─── SUPPLIED INFORMATION
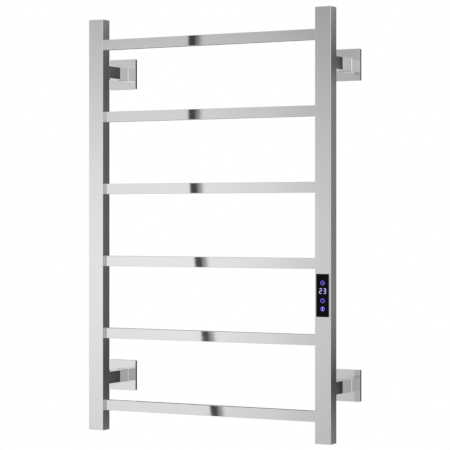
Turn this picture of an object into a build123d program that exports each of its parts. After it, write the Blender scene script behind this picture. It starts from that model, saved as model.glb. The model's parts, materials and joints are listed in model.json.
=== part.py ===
"""Electric towel warmer rack: two posts, six bars, four wall brackets and a touch control.

Frame: millimetres, X to the right, Z up, the wall is the plane Y = 0 and the front faces -Y.
The origin is the centre of the wall-fixing pattern, on the wall, half way up the rack.
"""
from build123d import *
import os

# ---- Driving dimensions: overall ------------------------------------------------------------
overall_width = 520.0          # outer side of one post to outer side of the other
overall_height = 800.0         # length of a post
wall_distance = 106.0          # wall to the posts' front faces

# ---- Posts and bars -------------------------------------------------------------------------
post_width = 32.0
post_depth = 25.0
post_wall = 1.2
post_corner = 0.6              # outer corner radius of the drawn tube
tube_inner_corner = 0.3        # inner corner radius of the posts and bars
bar_count = 6
bar_height = 20.0
bar_depth = 10.0
bar_wall = 1.0
bar_corner = 0.6
bar_margin = 39.0              # post end to the edge of the nearest bar
cap_plate = 2.5                # end cap: plate flush with the tube's end
cap_skirt = 9.0                # end cap: length of the skirt inside the tube
cap_wall = 1.5
cap_clearance = 0.15

# ---- Wall brackets --------------------------------------------------------------------------
bracket_from_end = 100.0       # post end to the bracket's centre
stem_size = 24.0
stem_wall = 2.0
stem_corner = 0.5
stem_end_gap = 0.5             # stem's free end to the wall base
base_thickness = 4.0
base_corner = 3.0
spigot_length = 22.0
spigot_clearance = 0.1
cable_bore_radius = 5.0
fixing_radius = 2.75           # clearance hole for the wall screw
fixing_head_radius = 5.0       # countersink for its head
cover_size = 60.0
cover_depth = 5.5
cover_wall = 1.2
cover_corner = 1.2
cover_edge = 0.3               # rounding round the cover's front face
cover_base_gap = 3.8           # cover's wall to the wall base
cover_clearance = 0.2          # cover's square hole to the stem
rim_width = 1.2                # turned-out rim round that hole
rim_height = 1.3
rim_edge = 1.1                 # chamfer round the rim's front edge
screw_radius = 2.0             # M4 countersunk retaining screw
screw_length = 6.0
screw_head_radius = 3.8
screw_head_depth = 1.8
screw_clearance = 0.1
thread_clearance = 0.05
screw_from_wall = 15.0
socket_radius = 1.1
socket_depth = 1.4

# ---- Control panel in the right post --------------------------------------------------------
panel_side_margin = 1.8        # post's side to the bezel
panel_height = 81.2
panel_above_mid_gap = 12.4     # panel's centre above the middle of its gap between bars
panel_corner = 2.8
bezel_width = 1.2
bezel_proud = 1.0
glass_thickness = 0.9
tray_lip = 3.4                 # bezel's outer edge to the tray's side
tray_wall = 1.2
tray_rear_gap = 1.5            # tray's back to the post's back wall
tray_clearance = 0.2           # tray to the cut-out in the post
film_thickness = 0.3
mask_thickness = 2.5
board_thickness = 1.2
board_gap = 0.3                # a board's edge to the tray
display_board_rise = 4.0       # display board's lower edge above the tray's floor
power_key_up = 22.5            # keys and digits, from the panel's centre
digits_up = 7.8
timer_key_down = 10.2
heat_key_down = 25.2
key_radius = 4.6
window_margin = 1.1            # digits' window to the mask's side
digits_height = 11.0
led_size = 1.6
led_height = 1.0
relay_size = (10.0, 9.0, 16.0)             # across, deep, tall
capacitor_size = (9.0, 7.0, 13.0)
reservoir_radius = 3.5
reservoir_length = 12.0
part_gap = 2.0                 # between parts on the power board
terminal_height = 7.0
terminal_margin = 1.5
header_size = (8.0, 2.5)       # across and tall; it spans the two boards
clip_width = 6.0
clip_depth = 5.0
clip_offset = 3.4              # across from the post's centre
clip_barb = 1.5
board_screw_radius = 1.0
board_screw_head_radius = 1.8
board_screw_head = 0.9
board_screw_inset = 2.6
board_screw_bite = 0.6         # how far the screws go into the tray's back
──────
▸ TASK OBJECTIVE
Write the whole listing out again. Keep every line exactly as it is.

▸ SOLUTION TO THIS PROBLEM
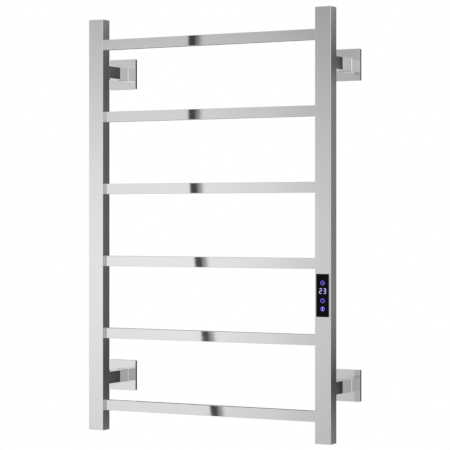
Turn this picture of an object into a build123d program that exports each of its parts. After it, write the Blender scene script behind this picture. It starts from that model, saved as model.glb. The model's parts, materials and joints are listed in model.json.
=== part.py ===
"""Electric towel warmer rack: two posts, six bars, four wall brackets and a touch control.

Frame: millimetres, X to the right, Z up, the wall is the plane Y = 0 and the front faces -Y.
The origin is the centre of the wall-fixing pattern, on the wall, half way up the rack.
"""
from build123d import *
import os

# ---- Driving dimensions: overall ------------------------------------------------------------
overall_width = 520.0          # outer side of one post to outer side of the other
overall_height = 800.0         # length of a post
wall_distance = 106.0          # wall to the posts' front faces

# ---- Posts and bars -------------------------------------------------------------------------
post_width = 32.0
post_depth = 25.0
post_wall = 1.2
post_corner = 0.6              # outer corner radius of the drawn tube
tube_inner_corner = 0.3        # inner corner radius of the posts and bars
bar_count = 6
bar_height = 20.0
bar_depth = 10.0
bar_wall = 1.0
bar_corner = 0.6
bar_margin = 39.0              # post end to the edge of the nearest bar
cap_plate = 2.5                # end cap: plate flush with the tube's end
cap_skirt = 9.0                # end cap: length of the skirt inside the tube
cap_wall = 1.5
cap_clearance = 0.15

# ---- Wall brackets --------------------------------------------------------------------------
bracket_from_end = 100.0       # post end to the bracket's centre
stem_size = 24.0
stem_wall = 2.0
stem_corner = 0.5
stem_end_gap = 0.5             # stem's free end to the wall base
base_thickness = 4.0
base_corner = 3.0
spigot_length = 22.0
spigot_clearance = 0.1
cable_bore_radius = 5.0
fixing_radius = 2.75           # clearance hole for the wall screw
fixing_head_radius = 5.0       # countersink for its head
cover_size = 60.0
cover_depth = 5.5
cover_wall = 1.2
cover_corner = 1.2
cover_edge = 0.3               # rounding round the cover's front face
cover_base_gap = 3.8           # cover's wall to the wall base
cover_clearance = 0.2          # cover's square hole to the stem
rim_width = 1.2                # turned-out rim round that hole
rim_height = 1.3
rim_edge = 1.1                 # chamfer round the rim's front edge
screw_radius = 2.0             # M4 countersunk retaining screw
screw_length = 6.0
screw_head_radius = 3.8
screw_head_depth = 1.8
screw_clearance = 0.1
thread_clearance = 0.05
screw_from_wall = 15.0
socket_radius = 1.1
socket_depth = 1.4

# ---- Control panel in the right post --------------------------------------------------------
panel_side_margin = 1.8        # post's side to the bezel
panel_height = 81.2
panel_above_mid_gap = 12.4     # panel's centre above the middle of its gap between bars
panel_corner = 2.8
bezel_width = 1.2
bezel_proud = 1.0
glass_thickness = 0.9
tray_lip = 3.4                 # bezel's outer edge to the tray's side
tray_wall = 1.2
tray_rear_gap = 1.5            # tray's back to the post's back wall
tray_clearance = 0.2           # tray to the cut-out in the post
film_thickness = 0.3
mask_thickness = 2.5
board_thickness = 1.2
board_gap = 0.3                # a board's edge to the tray
display_board_rise = 4.0       # display board's lower edge above the tray's floor
power_key_up = 22.5            # keys and digits, from the panel's centre
digits_up = 7.8
timer_key_down = 10.2
heat_key_down = 25.2
key_radius = 4.6
window_margin = 1.1            # digits' window to the mask's side
digits_height = 11.0
led_size = 1.6
led_height = 1.0
relay_size = (10.0, 9.0, 16.0)             # across, deep, tall
capacitor_size = (9.0, 7.0, 13.0)
reservoir_radius = 3.5
reservoir_length = 12.0
part_gap = 2.0                 # between parts on the power board
terminal_height = 7.0
terminal_margin = 1.5
header_size = (8.0, 2.5)       # across and tall; it spans the two boards
clip_width = 6.0
clip_depth = 5.0
clip_offset = 3.4              # across from the post's centre
clip_barb = 1.5
board_screw_radius = 1.0
board_screw_head_radius = 1.8
board_screw_head = 0.9
board_screw_inset = 2.6
board_screw_bite = 0.6         # how far the screws go into the tray's back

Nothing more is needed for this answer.